Task to complete: Repeat the full listing, word for word.
----
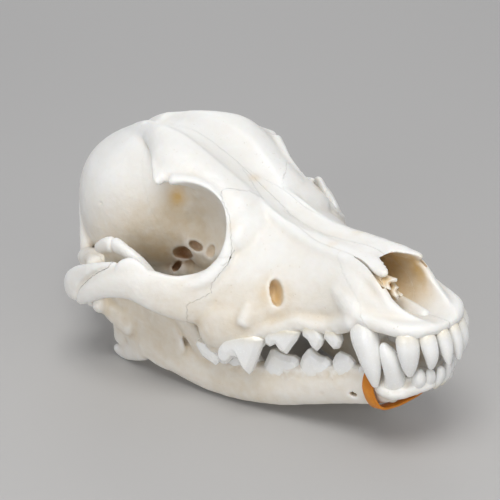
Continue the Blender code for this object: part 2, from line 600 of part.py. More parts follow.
def shells(thing):
    """The closed surfaces of an object, each as an object of its own, largest first."""
    mesh = bmesh.new()
    mesh.from_mesh(thing.data)
    parts = []
    for shell in closed_surfaces(mesh):
        part = bmesh.new()
        corners = {}
        for face in shell:
            for corner in face.verts:
                if corner not in corners:
                    corners[corner] = part.verts.new(corner.co)
            part.faces.new([corners[corner] for corner in face.verts])
        parts.append(solid("shell", part))
    mesh.free()
    bpy.data.objects.remove(thing, do_unlink=True)
    return parts


def block(name, centre, ahead, up, size):
    """A box about its centre, its length along one direction and its height near another."""
    ahead = Vector(ahead).normalized()
    across = Vector(up).cross(ahead).normalized()
    turn = Matrix((ahead, across, ahead.cross(across))).transposed().to_4x4()
    mesh = bmesh.new()
    bmesh.ops.create_cube(mesh, size=1.0)
    bmesh.ops.scale(mesh, vec=[MM * part for part in size], verts=mesh.verts)
    bmesh.ops.transform(mesh, matrix=Matrix.Translation(Vector(centre) * MM) @ turn, verts=mesh.verts)
    return solid(name, mesh)


def cross_seam(name, seam):
    """A thin gap right across the head, which leans as its seam does."""
    (top_x, top_z), (low_x, low_z), wide, past = seam
    down = Vector((low_x - top_x, 0, low_z - top_z))
    middle = ((top_x + low_x) / 2, 0, (top_z + low_z) / 2)
    return block(name, middle, down, (1, 0, 0), (down.length + past, wide, BONE_GAP))


def midline_seam():
    """A thin gap along the middle of the head, from the crown seam to the tip of the nose."""
    (top_x, top_z), (low_x, low_z), _, _ = CROWN_SEAM
    ahead = Vector((top_z - low_z, 0, low_x - top_x)).normalized()
    middle = Vector((top_x + low_x, 0, top_z + low_z)) / 2
    return block("midline_seam", middle + ahead * 70, ahead, (0, 0, 1), (140, BONE_GAP, 120))


def seams():
    """Thin gaps along the seams between the bones."""
    cuts = [
        cross_seam("nape_seam", NAPE_SEAM), cross_seam("crown_seam", CROWN_SEAM),
        cross_seam("face_seam", FACE_SEAM), cross_seam("nose_seam", NOSE_SEAM), midline_seam(),
    ]
    for side in SIDES.values():
        for name, (middle, ahead, up, (length, wide)) in SIDE_SEAMS.items():
            middle, ahead, up = ((x, y * side, z) for x, y, z in (middle, ahead, up))
            cuts.append(block(name, middle, ahead, up, (length, wide, BONE_GAP)))
    return cuts


def part_bones(skull):
    """Parts the skull along its seams and names each bone."""
    nose = skull.copy()
    nose.data = skull.data.copy()
    bpy.context.scene.collection.objects.link(nose)
    combine(nose, [nose_outline("nose_outline", 0)], "INTERSECT")
    combine(skull, [nose_outline("nose_room", BONE_GAP)] + seams(), "DIFFERENCE")
    combine(nose, [block("between", (120, 0, 30), (1, 0, 0), (0, 0, 1), (100, BONE_GAP, 60))], "DIFFERENCE")
    bones = {}
    for thing, places in ((nose, NOSE_BONES), (skull, SKULL_BONES)):
        parts = shells(thing)
        count = sum(2 if place[1] else 1 for place in places.values())
        for scrap in parts[count:]:
            bpy.data.objects.remove(scrap, do_unlink=True)
        parts = parts[:count]
        centres = [sum((vertex.co for vertex in part.data.vertices), Vector()) / len(part.data.vertices) / MM
                   for part in parts]
        for name, place in places.items():
            sides = SIDES.items() if place[1] else [("", 1.0)]
            for side_name, side in sides:
                aim = Vector((place[0], place[1] * side, place[2]))
                nearest = min(range(count), key=lambda number: (centres[number] - aim).length)
                bone = thin_out(parts[nearest], SHARE_KEPT)
                bone.name = name + "_" + side_name if side_name else name
                bones[bone.name] = bone
    return bones


def set_down(bones):
    """Turns the skull nose up and stands it at the origin on the lower jaw."""
    turn = Matrix.Rotation(-NOSE_UP, 4, "Y")
    points = np.array([turn @ vertex.co for bone in bones for vertex in bone.data.vertices])
    low, high = points.min(axis=0), points.max(axis=0)
    rest = Matrix.Translation((-(low[0] + high[0]) / 2, -(low[1] + high[1]) / 2, -low[2])) @ turn
    stand = bpy.data.objects.new("skull_pose", None)
    bpy.context.scene.collection.objects.link(stand)
    stand.matrix_world = rest
    for bone in bones:
        bone.parent = stand
    return rest


def build():
    """Models every bone and sets the skull down."""
    clear_scene()
    bones = part_bones(cranium())
    jaws = [lower_jaw(side_name) for side_name in SIDES]
    for jaw in jaws:
        bones[jaw.name] = jaw
    band = elastic_band(jaws)
    for name, bone in bones.items():
        bone.data.materials.clear()
        bone.data.materials.append(finish_material(name + "_surface", BONE, 0.55))
        bone.data.shade_smooth()
    band.data.materials.append(finish_material("rubber", RUBBER, 0.5))
    return set_down(list(bones.values()) + [band])


POSE = build()
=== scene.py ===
import math
import bpy
import numpy as np
from mathutils import Matrix, Vector
from mathutils.geometry import convex_hull_2d


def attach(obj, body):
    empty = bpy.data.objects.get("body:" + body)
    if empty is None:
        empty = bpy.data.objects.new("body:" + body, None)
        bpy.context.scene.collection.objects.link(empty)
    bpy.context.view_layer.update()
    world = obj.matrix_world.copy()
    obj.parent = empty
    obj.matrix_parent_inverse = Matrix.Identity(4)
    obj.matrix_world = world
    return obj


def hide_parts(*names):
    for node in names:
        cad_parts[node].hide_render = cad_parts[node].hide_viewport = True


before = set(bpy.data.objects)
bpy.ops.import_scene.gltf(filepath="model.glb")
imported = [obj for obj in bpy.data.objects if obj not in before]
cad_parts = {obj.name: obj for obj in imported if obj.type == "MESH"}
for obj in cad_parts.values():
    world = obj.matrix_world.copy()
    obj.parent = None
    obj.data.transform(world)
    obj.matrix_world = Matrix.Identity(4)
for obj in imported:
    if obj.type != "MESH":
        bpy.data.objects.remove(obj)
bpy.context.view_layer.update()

# The upper skull: one life-size head of bone, grown together and then parted at its sutures.
# Shapes are in millimetres in the skull's own frame: x runs forward from the rear of the head,
# y to the animal's left and z up. Every finished piece is then turned nose up on its stand.
MM = 0.001
SIDES = {"right": -1.0, "left": 1.0}
GRAIN = 0.48
NOSE_UP = math.radians(11.0)
STAND = Matrix.Translation((-0.0778321, 0.0, 0.0121713)) @ Matrix.Rotation(-NOSE_UP, 4, "Y")


def deselect():
    """Nothing is selected, so that the next operator acts on its own piece."""
    if bpy.context.mode != "OBJECT":
        bpy.ops.object.mode_set(mode="OBJECT")
    bpy.ops.object.select_all(action="DESELECT")


def make_active(thing):
    """Selects one object alone."""
    deselect()
    thing.select_set(True)
    bpy.context.view_layer.objects.active = thing


def apply_modifiers(thing):
    """Applies an object's modifiers in their order."""
    make_active(thing)
    for modifier in list(thing.modifiers):
        bpy.ops.object.modifier_apply(modifier=modifier.name)


def closed_mesh(name, corners, faces):
    """A closed form from its corners and faces, with every face turned outward."""
    data = bpy.data.meshes.new(name)
    data.from_pydata(corners, [], faces)
    thing = bpy.data.objects.new(name, data)
    bpy.context.scene.collection.objects.link(thing)
    make_active(thing)
    bpy.ops.object.mode_set(mode="EDIT")
    bpy.ops.mesh.select_all(action="SELECT")
    bpy.ops.mesh.normals_make_consistent(inside=False)
    bpy.ops.object.mode_set(mode="OBJECT")
    return thing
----
Exercise output:
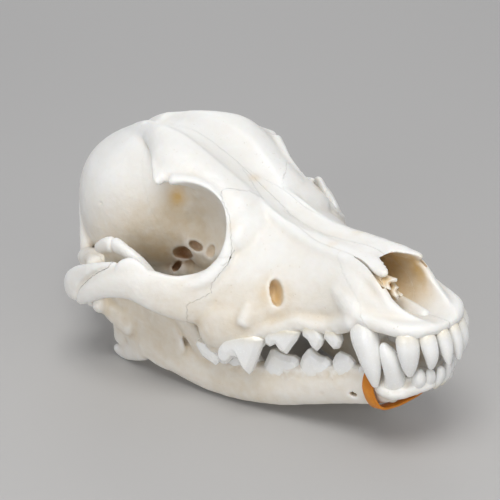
Continue the Blender code for this object: part 2, from line 600 of part.py. More parts follow.
def shells(thing):
    """The closed surfaces of an object, each as an object of its own, largest first."""
    mesh = bmesh.new()
    mesh.from_mesh(thing.data)
    parts = []
    for shell in closed_surfaces(mesh):
        part = bmesh.new()
        corners = {}
        for face in shell:
            for corner in face.verts:
                if corner not in corners:
                    corners[corner] = part.verts.new(corner.co)
            part.faces.new([corners[corner] for corner in face.verts])
        parts.append(solid("shell", part))
    mesh.free()
    bpy.data.objects.remove(thing, do_unlink=True)
    return parts


def block(name, centre, ahead, up, size):
    """A box about its centre, its length along one direction and its height near another."""
    ahead = Vector(ahead).normalized()
    across = Vector(up).cross(ahead).normalized()
    turn = Matrix((ahead, across, ahead.cross(across))).transposed().to_4x4()
    mesh = bmesh.new()
    bmesh.ops.create_cube(mesh, size=1.0)
    bmesh.ops.scale(mesh, vec=[MM * part for part in size], verts=mesh.verts)
    bmesh.ops.transform(mesh, matrix=Matrix.Translation(Vector(centre) * MM) @ turn, verts=mesh.verts)
    return solid(name, mesh)


def cross_seam(name, seam):
    """A thin gap right across the head, which leans as its seam does."""
    (top_x, top_z), (low_x, low_z), wide, past = seam
    down = Vector((low_x - top_x, 0, low_z - top_z))
    middle = ((top_x + low_x) / 2, 0, (top_z + low_z) / 2)
    return block(name, middle, down, (1, 0, 0), (down.length + past, wide, BONE_GAP))


def midline_seam():
    """A thin gap along the middle of the head, from the crown seam to the tip of the nose."""
    (top_x, top_z), (low_x, low_z), _, _ = CROWN_SEAM
    ahead = Vector((top_z - low_z, 0, low_x - top_x)).normalized()
    middle = Vector((top_x + low_x, 0, top_z + low_z)) / 2
    return block("midline_seam", middle + ahead * 70, ahead, (0, 0, 1), (140, BONE_GAP, 120))


def seams():
    """Thin gaps along the seams between the bones."""
    cuts = [
        cross_seam("nape_seam", NAPE_SEAM), cross_seam("crown_seam", CROWN_SEAM),
        cross_seam("face_seam", FACE_SEAM), cross_seam("nose_seam", NOSE_SEAM), midline_seam(),
    ]
    for side in SIDES.values():
        for name, (middle, ahead, up, (length, wide)) in SIDE_SEAMS.items():
            middle, ahead, up = ((x, y * side, z) for x, y, z in (middle, ahead, up))
            cuts.append(block(name, middle, ahead, up, (length, wide, BONE_GAP)))
    return cuts


def part_bones(skull):
    """Parts the skull along its seams and names each bone."""
    nose = skull.copy()
    nose.data = skull.data.copy()
    bpy.context.scene.collection.objects.link(nose)
    combine(nose, [nose_outline("nose_outline", 0)], "INTERSECT")
    combine(skull, [nose_outline("nose_room", BONE_GAP)] + seams(), "DIFFERENCE")
    combine(nose, [block("between", (120, 0, 30), (1, 0, 0), (0, 0, 1), (100, BONE_GAP, 60))], "DIFFERENCE")
    bones = {}
    for thing, places in ((nose, NOSE_BONES), (skull, SKULL_BONES)):
        parts = shells(thing)
        count = sum(2 if place[1] else 1 for place in places.values())
        for scrap in parts[count:]:
            bpy.data.objects.remove(scrap, do_unlink=True)
        parts = parts[:count]
        centres = [sum((vertex.co for vertex in part.data.vertices), Vector()) / len(part.data.vertices) / MM
                   for part in parts]
        for name, place in places.items():
            sides = SIDES.items() if place[1] else [("", 1.0)]
            for side_name, side in sides:
                aim = Vector((place[0], place[1] * side, place[2]))
                nearest = min(range(count), key=lambda number: (centres[number] - aim).length)
                bone = thin_out(parts[nearest], SHARE_KEPT)
                bone.name = name + "_" + side_name if side_name else name
                bones[bone.name] = bone
    return bones


def set_down(bones):
    """Turns the skull nose up and stands it at the origin on the lower jaw."""
    turn = Matrix.Rotation(-NOSE_UP, 4, "Y")
    points = np.array([turn @ vertex.co for bone in bones for vertex in bone.data.vertices])
    low, high = points.min(axis=0), points.max(axis=0)
    rest = Matrix.Translation((-(low[0] + high[0]) / 2, -(low[1] + high[1]) / 2, -low[2])) @ turn
    stand = bpy.data.objects.new("skull_pose", None)
    bpy.context.scene.collection.objects.link(stand)
    stand.matrix_world = rest
    for bone in bones:
        bone.parent = stand
    return rest


def build():
    """Models every bone and sets the skull down."""
    clear_scene()
    bones = part_bones(cranium())
    jaws = [lower_jaw(side_name) for side_name in SIDES]
    for jaw in jaws:
        bones[jaw.name] = jaw
    band = elastic_band(jaws)
    for name, bone in bones.items():
        bone.data.materials.clear()
        bone.data.materials.append(finish_material(name + "_surface", BONE, 0.55))
        bone.data.shade_smooth()
    band.data.materials.append(finish_material("rubber", RUBBER, 0.5))
    return set_down(list(bones.values()) + [band])


POSE = build()
=== scene.py ===
import math
import bpy
import numpy as np
from mathutils import Matrix, Vector
from mathutils.geometry import convex_hull_2d


def attach(obj, body):
    empty = bpy.data.objects.get("body:" + body)
    if empty is None:
        empty = bpy.data.objects.new("body:" + body, None)
        bpy.context.scene.collection.objects.link(empty)
    bpy.context.view_layer.update()
    world = obj.matrix_world.copy()
    obj.parent = empty
    obj.matrix_parent_inverse = Matrix.Identity(4)
    obj.matrix_world = world
    return obj


def hide_parts(*names):
    for node in names:
        cad_parts[node].hide_render = cad_parts[node].hide_viewport = True


before = set(bpy.data.objects)
bpy.ops.import_scene.gltf(filepath="model.glb")
imported = [obj for obj in bpy.data.objects if obj not in before]
cad_parts = {obj.name: obj for obj in imported if obj.type == "MESH"}
for obj in cad_parts.values():
    world = obj.matrix_world.copy()
    obj.parent = None
    obj.data.transform(world)
    obj.matrix_world = Matrix.Identity(4)
for obj in imported:
    if obj.type != "MESH":
        bpy.data.objects.remove(obj)
bpy.context.view_layer.update()

# The upper skull: one life-size head of bone, grown together and then parted at its sutures.
# Shapes are in millimetres in the skull's own frame: x runs forward from the rear of the head,
# y to the animal's left and z up. Every finished piece is then turned nose up on its stand.
MM = 0.001
SIDES = {"right": -1.0, "left": 1.0}
GRAIN = 0.48
NOSE_UP = math.radians(11.0)
STAND = Matrix.Translation((-0.0778321, 0.0, 0.0121713)) @ Matrix.Rotation(-NOSE_UP, 4, "Y")


def deselect():
    """Nothing is selected, so that the next operator acts on its own piece."""
    if bpy.context.mode != "OBJECT":
        bpy.ops.object.mode_set(mode="OBJECT")
    bpy.ops.object.select_all(action="DESELECT")


def make_active(thing):
    """Selects one object alone."""
    deselect()
    thing.select_set(True)
    bpy.context.view_layer.objects.active = thing


def apply_modifiers(thing):
    """Applies an object's modifiers in their order."""
    make_active(thing)
    for modifier in list(thing.modifiers):
        bpy.ops.object.modifier_apply(modifier=modifier.name)


def closed_mesh(name, corners, faces):
    """A closed form from its corners and faces, with every face turned outward."""
    data = bpy.data.meshes.new(name)
    data.from_pydata(corners, [], faces)
    thing = bpy.data.objects.new(name, data)
    bpy.context.scene.collection.objects.link(thing)
    make_active(thing)
    bpy.ops.object.mode_set(mode="EDIT")
    bpy.ops.mesh.select_all(action="SELECT")
    bpy.ops.mesh.normals_make_consistent(inside=False)
    bpy.ops.object.mode_set(mode="OBJECT")
    return thing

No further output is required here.